In the Netherlands, we like to make jokes about our Belgian neighbours. Usually these jokes are about how Belgians are a little dumb, and the Belgian reply to that would be jokes about how the Dutch are tight – which is not so far from the truth.
We are not unique: every country has jokes about their neighbours. But this is changing. I don’t hear those Belgian jokes so much anymore. These days, we make jokes about people, mostly politicians, around the globe. Our world has become very global.
Whether we live in New York, Shanghai, London or Tokyo, we step out of the local metro, turn on the computer, tune into the world and work together remotely. What we’ve been missing all of this time – and it’s becoming much more apparent with Covid-19 – is that it is a lot harder to make true connections when working remotely. Covid has taught us that we miss our chats by the coffee machines; that it’s harder to connect and keep our culture of collaboration going. But with remote offices, it’s always been this way.
Our tools to connect with each other have vastly improved. I remember my email exchange with China back in 1996. After finally cranking up the modem to connect to the internet, each email exchange would take 4 hours because everything was read by the authorities. While video conferencing was outrageously expensive then, we now have Teams, Whatsapp, Yammer, WeChat, Zoom, social media, you name it … and email is getting outdated.
Whilst the technology has exponentially improved, our skills stayed behind.

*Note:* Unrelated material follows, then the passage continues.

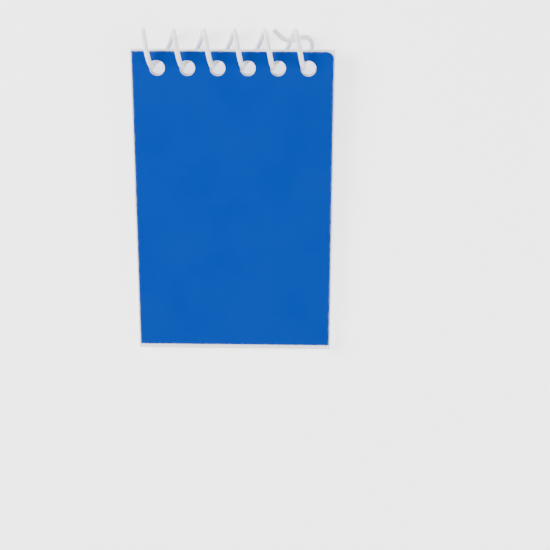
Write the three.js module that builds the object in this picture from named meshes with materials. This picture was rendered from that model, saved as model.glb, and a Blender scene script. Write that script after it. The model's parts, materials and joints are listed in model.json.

We expect everyone to voice their opinion, be transparent, be proactive, and raise problems … and we are surprised when they don’t. Then we start stereotyping – as we once did with the Belgians.
To truly connect, build trust, meet deadlines and increase the quality of work, intercultural differences have to be bridged between global teams. These intercultural skills have finally made it to the list of 21st Century skills.
Accountability, self-management and retrospectives work differently in different cultures. Failing fast requires vulnerability. Understanding these cultural differences in practical, immediately applicable ways means you can hit the ground running.
You can learn from trial and error. But in this age of rapid transformation, why would you waste your time and energy making preventable mistakes that impact success?
It’s time to learn the skills of the future today. The Future is here. The Future is now.